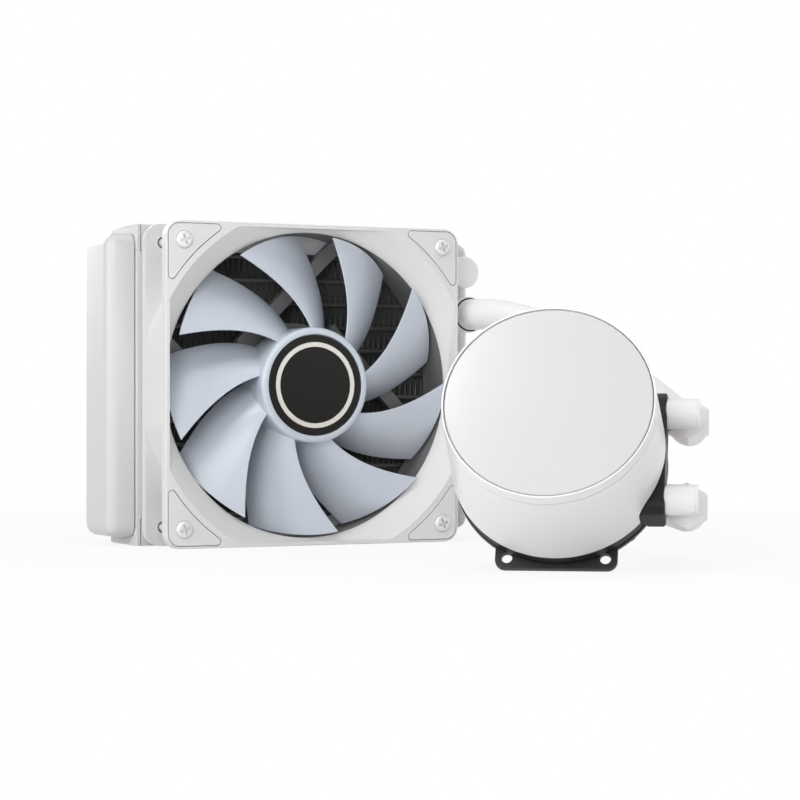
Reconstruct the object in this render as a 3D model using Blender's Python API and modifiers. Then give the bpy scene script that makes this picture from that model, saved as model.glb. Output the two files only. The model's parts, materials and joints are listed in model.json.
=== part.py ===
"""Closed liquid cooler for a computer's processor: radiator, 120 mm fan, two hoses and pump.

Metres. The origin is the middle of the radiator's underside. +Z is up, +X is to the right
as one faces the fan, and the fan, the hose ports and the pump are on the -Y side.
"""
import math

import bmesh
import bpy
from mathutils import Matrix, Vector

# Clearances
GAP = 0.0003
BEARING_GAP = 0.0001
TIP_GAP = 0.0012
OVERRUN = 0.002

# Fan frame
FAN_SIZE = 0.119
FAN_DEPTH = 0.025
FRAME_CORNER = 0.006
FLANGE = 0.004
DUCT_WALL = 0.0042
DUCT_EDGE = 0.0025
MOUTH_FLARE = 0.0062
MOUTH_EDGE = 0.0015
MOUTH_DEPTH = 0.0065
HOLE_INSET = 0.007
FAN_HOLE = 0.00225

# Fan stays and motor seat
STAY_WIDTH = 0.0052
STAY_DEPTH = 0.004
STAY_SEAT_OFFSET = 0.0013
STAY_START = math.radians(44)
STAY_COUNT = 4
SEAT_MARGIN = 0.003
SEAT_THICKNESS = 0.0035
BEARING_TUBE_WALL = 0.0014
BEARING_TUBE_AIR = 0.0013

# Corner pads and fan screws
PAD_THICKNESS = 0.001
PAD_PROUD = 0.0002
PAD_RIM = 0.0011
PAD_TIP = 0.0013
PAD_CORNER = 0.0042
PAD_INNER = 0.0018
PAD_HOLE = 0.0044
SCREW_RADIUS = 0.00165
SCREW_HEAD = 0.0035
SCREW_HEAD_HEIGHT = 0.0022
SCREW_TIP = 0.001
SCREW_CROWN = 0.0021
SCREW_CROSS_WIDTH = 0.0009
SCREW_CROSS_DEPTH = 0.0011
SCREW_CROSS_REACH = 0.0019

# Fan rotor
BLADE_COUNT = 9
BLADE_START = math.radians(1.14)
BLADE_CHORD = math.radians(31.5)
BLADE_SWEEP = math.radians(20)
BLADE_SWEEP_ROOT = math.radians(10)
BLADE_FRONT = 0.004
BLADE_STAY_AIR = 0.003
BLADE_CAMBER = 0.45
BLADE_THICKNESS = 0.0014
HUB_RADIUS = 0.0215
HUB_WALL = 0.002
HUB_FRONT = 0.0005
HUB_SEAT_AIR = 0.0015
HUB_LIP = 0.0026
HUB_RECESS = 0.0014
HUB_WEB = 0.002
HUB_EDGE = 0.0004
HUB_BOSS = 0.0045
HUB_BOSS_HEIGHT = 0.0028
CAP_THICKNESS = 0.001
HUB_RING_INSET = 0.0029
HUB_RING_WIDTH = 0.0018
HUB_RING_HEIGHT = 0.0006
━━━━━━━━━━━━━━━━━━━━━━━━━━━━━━
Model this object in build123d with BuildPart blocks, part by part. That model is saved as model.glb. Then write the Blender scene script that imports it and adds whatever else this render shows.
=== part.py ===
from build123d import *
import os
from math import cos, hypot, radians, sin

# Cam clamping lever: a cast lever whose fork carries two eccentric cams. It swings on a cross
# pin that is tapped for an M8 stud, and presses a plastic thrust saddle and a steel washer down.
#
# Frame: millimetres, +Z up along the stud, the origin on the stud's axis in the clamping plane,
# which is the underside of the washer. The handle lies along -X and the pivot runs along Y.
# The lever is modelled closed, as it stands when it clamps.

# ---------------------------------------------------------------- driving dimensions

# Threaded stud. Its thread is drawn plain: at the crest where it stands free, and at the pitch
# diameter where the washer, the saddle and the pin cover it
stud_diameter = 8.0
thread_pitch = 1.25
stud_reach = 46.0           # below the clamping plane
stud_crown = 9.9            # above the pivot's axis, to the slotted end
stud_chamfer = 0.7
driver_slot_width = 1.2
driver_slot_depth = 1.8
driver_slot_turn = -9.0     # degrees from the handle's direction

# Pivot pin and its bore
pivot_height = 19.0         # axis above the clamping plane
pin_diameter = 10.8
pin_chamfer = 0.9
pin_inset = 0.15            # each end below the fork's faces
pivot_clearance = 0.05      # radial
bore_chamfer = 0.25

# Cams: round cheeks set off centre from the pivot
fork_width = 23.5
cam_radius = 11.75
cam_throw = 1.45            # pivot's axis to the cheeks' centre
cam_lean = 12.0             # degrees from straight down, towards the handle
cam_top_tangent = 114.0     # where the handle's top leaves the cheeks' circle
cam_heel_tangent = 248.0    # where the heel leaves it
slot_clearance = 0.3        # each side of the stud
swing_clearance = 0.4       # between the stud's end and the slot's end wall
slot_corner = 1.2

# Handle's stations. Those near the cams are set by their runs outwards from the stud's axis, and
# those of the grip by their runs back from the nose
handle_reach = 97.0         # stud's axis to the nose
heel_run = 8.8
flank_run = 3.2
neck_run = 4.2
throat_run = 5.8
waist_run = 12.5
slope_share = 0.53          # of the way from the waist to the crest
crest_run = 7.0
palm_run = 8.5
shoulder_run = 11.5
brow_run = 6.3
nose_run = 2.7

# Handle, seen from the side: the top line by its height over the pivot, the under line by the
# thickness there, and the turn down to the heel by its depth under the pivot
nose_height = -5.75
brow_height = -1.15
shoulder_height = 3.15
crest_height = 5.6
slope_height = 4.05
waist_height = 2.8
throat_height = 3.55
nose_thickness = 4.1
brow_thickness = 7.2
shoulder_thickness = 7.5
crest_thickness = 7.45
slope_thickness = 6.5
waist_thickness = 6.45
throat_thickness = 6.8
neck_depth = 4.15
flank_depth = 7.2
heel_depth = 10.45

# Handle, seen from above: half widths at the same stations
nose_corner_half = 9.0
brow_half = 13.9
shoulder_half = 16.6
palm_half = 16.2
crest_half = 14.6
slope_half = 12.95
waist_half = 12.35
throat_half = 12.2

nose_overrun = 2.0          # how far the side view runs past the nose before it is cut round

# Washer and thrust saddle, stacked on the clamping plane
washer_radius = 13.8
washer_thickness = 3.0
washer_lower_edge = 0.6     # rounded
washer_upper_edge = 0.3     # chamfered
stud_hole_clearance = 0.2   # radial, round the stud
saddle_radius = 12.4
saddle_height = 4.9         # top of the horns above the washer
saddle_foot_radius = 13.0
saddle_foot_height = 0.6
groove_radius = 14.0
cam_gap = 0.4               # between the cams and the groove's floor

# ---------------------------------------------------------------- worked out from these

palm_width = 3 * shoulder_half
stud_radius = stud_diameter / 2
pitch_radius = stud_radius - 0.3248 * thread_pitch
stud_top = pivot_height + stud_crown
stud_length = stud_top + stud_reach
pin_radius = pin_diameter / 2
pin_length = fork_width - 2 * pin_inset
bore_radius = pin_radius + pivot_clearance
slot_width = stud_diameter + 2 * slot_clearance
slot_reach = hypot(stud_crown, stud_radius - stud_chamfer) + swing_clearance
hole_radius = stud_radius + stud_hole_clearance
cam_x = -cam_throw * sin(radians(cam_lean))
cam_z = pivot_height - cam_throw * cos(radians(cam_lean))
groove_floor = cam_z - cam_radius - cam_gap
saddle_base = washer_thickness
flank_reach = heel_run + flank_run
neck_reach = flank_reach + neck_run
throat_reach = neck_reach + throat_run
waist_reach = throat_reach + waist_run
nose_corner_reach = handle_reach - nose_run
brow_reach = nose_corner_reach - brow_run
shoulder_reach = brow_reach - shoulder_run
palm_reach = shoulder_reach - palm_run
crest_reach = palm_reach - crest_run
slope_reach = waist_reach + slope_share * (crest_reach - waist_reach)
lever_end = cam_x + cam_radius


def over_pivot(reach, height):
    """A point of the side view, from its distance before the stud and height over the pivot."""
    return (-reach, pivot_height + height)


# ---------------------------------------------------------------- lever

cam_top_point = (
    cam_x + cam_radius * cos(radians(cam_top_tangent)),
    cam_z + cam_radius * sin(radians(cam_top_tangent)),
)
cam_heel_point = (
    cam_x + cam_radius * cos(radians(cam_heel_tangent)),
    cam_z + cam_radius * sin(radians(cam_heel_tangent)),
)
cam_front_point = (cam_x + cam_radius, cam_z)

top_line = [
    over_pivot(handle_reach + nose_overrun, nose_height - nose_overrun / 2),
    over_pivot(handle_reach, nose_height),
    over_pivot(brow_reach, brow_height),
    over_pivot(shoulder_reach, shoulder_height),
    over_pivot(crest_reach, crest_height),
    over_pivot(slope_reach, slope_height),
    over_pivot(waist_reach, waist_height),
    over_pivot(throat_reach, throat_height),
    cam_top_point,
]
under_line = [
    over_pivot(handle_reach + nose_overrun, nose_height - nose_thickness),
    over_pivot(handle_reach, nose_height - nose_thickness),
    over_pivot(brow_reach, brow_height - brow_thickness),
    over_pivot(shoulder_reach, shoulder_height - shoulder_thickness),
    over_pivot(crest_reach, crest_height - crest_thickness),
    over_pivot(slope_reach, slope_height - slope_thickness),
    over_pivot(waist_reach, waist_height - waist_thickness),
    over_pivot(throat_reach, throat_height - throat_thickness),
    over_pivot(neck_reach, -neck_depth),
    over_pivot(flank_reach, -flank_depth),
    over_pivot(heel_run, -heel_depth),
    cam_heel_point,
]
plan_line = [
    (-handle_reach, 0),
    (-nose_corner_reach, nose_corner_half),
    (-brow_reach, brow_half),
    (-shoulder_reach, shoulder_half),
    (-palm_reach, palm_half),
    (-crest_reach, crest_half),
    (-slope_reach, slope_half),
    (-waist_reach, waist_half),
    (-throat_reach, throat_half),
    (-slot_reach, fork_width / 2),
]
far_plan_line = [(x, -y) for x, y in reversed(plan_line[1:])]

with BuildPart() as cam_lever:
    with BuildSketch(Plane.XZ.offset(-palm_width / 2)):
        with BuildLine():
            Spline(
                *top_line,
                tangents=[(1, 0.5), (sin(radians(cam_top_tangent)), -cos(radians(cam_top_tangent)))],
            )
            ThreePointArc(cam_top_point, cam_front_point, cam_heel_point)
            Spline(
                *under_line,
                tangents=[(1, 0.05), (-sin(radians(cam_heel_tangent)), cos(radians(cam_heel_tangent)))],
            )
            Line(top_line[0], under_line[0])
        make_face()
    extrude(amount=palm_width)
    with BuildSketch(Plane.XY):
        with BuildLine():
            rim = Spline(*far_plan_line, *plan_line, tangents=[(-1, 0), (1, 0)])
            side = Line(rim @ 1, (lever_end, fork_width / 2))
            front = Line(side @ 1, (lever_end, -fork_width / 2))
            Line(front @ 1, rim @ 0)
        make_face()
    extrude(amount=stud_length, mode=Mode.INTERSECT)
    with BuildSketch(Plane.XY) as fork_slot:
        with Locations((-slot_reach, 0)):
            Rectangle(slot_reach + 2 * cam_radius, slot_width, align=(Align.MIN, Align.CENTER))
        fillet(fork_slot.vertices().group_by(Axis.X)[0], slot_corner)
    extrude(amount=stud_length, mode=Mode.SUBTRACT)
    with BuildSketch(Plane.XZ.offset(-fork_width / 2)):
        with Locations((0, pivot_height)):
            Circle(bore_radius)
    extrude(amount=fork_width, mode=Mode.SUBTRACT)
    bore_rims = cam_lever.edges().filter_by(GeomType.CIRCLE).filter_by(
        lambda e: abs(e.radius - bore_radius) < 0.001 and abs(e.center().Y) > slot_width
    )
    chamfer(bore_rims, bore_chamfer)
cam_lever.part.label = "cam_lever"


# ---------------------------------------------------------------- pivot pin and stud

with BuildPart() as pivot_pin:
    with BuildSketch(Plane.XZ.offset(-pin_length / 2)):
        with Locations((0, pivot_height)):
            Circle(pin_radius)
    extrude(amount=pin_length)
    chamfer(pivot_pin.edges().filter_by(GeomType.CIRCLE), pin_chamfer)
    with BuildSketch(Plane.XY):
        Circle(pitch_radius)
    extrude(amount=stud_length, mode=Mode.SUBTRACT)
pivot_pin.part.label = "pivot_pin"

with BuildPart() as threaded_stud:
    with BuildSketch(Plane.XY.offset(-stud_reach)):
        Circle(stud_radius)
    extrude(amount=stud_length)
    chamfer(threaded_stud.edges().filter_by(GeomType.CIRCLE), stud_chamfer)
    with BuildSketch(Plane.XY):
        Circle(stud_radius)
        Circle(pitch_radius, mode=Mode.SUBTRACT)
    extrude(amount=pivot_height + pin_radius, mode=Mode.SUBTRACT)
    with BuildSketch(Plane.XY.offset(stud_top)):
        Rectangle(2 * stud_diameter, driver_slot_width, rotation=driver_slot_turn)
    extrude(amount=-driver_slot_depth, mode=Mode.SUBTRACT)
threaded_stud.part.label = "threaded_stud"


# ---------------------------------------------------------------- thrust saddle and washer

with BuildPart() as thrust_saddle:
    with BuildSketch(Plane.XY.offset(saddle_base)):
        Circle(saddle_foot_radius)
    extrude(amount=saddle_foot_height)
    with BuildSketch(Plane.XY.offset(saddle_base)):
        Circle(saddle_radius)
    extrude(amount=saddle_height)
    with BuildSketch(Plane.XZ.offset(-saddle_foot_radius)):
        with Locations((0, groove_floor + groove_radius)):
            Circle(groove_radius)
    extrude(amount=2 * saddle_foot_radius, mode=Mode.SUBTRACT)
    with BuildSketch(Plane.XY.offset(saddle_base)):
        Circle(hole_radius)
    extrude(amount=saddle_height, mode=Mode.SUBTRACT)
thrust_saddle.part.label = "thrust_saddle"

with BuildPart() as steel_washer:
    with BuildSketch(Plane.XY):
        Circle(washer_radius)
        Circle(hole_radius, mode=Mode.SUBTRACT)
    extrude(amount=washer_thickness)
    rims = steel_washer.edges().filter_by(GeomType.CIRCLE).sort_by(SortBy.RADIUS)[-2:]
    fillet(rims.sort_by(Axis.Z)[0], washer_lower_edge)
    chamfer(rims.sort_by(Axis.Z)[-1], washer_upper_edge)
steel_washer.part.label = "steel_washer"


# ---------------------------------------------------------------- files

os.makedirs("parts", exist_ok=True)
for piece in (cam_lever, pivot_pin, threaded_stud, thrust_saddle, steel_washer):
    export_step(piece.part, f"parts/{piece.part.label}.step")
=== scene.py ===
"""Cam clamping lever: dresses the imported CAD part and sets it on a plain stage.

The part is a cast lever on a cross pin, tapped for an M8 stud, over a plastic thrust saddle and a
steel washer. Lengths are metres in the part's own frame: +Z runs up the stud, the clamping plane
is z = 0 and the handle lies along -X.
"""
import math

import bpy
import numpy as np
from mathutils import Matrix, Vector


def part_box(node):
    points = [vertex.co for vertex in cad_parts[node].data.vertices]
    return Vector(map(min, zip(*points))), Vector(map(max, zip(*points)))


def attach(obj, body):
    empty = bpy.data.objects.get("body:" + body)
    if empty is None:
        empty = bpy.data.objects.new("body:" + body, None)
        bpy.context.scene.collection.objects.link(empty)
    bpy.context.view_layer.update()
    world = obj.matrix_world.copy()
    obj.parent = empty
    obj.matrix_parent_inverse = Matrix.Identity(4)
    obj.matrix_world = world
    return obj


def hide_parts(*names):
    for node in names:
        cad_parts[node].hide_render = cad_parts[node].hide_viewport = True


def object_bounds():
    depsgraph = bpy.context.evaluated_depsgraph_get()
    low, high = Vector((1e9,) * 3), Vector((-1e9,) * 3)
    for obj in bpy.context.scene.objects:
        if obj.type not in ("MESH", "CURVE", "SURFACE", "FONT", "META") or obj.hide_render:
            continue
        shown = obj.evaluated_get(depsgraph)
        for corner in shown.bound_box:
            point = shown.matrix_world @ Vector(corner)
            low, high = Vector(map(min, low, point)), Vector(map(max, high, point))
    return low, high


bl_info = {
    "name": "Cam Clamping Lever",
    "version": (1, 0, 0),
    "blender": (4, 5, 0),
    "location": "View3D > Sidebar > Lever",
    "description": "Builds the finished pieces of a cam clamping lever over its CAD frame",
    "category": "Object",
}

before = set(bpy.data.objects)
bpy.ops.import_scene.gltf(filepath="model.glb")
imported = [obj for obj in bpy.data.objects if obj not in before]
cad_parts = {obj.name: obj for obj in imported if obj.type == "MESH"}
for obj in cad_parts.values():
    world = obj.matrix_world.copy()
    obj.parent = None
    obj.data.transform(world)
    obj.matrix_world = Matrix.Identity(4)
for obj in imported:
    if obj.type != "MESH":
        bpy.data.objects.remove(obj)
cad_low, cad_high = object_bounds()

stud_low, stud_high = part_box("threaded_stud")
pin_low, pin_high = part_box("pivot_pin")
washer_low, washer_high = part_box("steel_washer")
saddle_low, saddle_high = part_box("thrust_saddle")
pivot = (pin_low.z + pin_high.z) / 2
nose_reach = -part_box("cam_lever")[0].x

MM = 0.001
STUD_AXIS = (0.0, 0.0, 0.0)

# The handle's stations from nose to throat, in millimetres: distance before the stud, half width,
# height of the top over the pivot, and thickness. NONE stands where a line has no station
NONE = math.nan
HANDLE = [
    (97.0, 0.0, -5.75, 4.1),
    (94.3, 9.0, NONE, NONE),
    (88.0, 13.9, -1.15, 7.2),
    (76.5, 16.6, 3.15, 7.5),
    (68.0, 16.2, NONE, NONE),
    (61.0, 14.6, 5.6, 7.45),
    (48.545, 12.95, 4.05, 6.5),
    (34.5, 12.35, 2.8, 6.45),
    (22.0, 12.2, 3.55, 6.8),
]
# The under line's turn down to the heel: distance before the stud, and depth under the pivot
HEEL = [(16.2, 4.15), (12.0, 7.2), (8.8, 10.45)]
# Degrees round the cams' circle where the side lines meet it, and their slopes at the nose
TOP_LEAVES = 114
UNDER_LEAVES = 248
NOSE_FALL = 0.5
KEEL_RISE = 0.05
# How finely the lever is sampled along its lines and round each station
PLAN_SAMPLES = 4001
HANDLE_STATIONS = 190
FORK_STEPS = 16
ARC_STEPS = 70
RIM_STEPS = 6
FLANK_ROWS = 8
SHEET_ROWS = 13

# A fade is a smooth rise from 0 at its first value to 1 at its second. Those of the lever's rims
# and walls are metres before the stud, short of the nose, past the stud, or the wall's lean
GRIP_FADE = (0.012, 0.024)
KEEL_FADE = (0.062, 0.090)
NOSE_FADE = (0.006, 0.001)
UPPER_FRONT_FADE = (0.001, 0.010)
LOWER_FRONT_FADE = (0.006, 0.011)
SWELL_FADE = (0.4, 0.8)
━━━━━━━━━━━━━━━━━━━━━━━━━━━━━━
◆ EXERCISE INSTRUCTIONS
Give again the run of lines that opens at the line with "Reconstruct the object" and closes at the line with "FAN_HOLE = 0.00225", exactly, and only that run.

◆ COMPLETE ANSWER
Reconstruct the object in this render as a 3D model using Blender's Python API and modifiers. Then give the bpy scene script that makes this picture from that model, saved as model.glb. Output the two files only. The model's parts, materials and joints are listed in model.json.
=== part.py ===
"""Closed liquid cooler for a computer's processor: radiator, 120 mm fan, two hoses and pump.

Metres. The origin is the middle of the radiator's underside. +Z is up, +X is to the right
as one faces the fan, and the fan, the hose ports and the pump are on the -Y side.
"""
import math

import bmesh
import bpy
from mathutils import Matrix, Vector

# Clearances
GAP = 0.0003
BEARING_GAP = 0.0001
TIP_GAP = 0.0012
OVERRUN = 0.002

# Fan frame
FAN_SIZE = 0.119
FAN_DEPTH = 0.025
FRAME_CORNER = 0.006
FLANGE = 0.004
DUCT_WALL = 0.0042
DUCT_EDGE = 0.0025
MOUTH_FLARE = 0.0062
MOUTH_EDGE = 0.0015
MOUTH_DEPTH = 0.0065
HOLE_INSET = 0.007
FAN_HOLE = 0.00225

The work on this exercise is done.